The Terraform Transition

Terraform isn't going to disappear overnight. Millions of lines of HCL exist. Thousands of teams have built their workflows around it. The investment is enormous.

But the transition has a clear path.

First, AI reads your existing Terraform and understands what it does. Not just parses it - understands the intent behind it. This is what ops0's Discovery does with existing infrastructure: turns implementation back into intent.

Second, AI generates new Terraform from natural language. You describe what you need; the IaC feature writes the code. You review and approve. Your repository stays full of HCL, but you never wrote any of it.

Third, the HCL becomes an implementation detail. You stop looking at it because you don't need to. It exists, it's important for audit trails, but it's not something humans need to interact with directly.

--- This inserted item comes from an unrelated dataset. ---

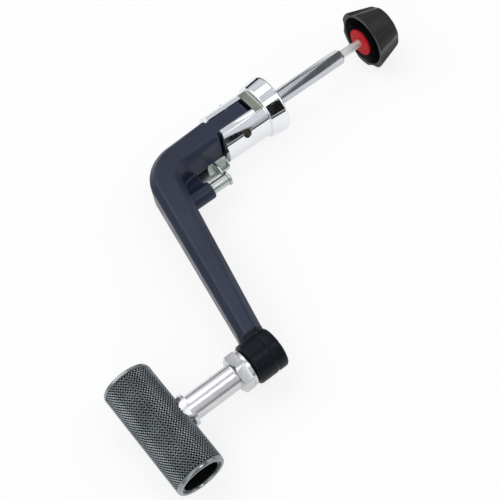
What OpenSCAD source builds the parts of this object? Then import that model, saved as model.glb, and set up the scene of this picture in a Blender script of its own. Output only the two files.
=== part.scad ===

This is how every programming paradigm shift works. The old layer doesn't disappear - it recedes. Assembly is still there, under C. C is still there, under Python. Terraform will still be there, under natural language.

What We Gain

We gain speed. Infrastructure that took days to write takes minutes to describe.

We gain consistency. AI doesn't make typos. It doesn't forget security groups. It doesn't copy-paste incorrectly.

We gain scalability. The time to describe ten databases is barely more than the time to describe one.

We gain accessibility. Developers who never learned Terraform can now provision infrastructure. The barrier to entry for infrastructure work drops dramatically.

We gain focus. Infrastructure engineers stop being syntax specialists and start being architecture advisors. The work gets more interesting, not less.

ops0's Approach

ops0's IaC feature embeds natural language throughout. Describe what you need, and it generates production-ready infrastructure code.

But it goes further. The generated code syncs to Git automatically. It can be deployed directly. The Resource Graph shows you what will be created before you commit.

Natural language isn't a gimmick in ops0. It's the primary interface.

The future of infrastructure isn't better configuration languages. It's the end of configuration languages as a human interface.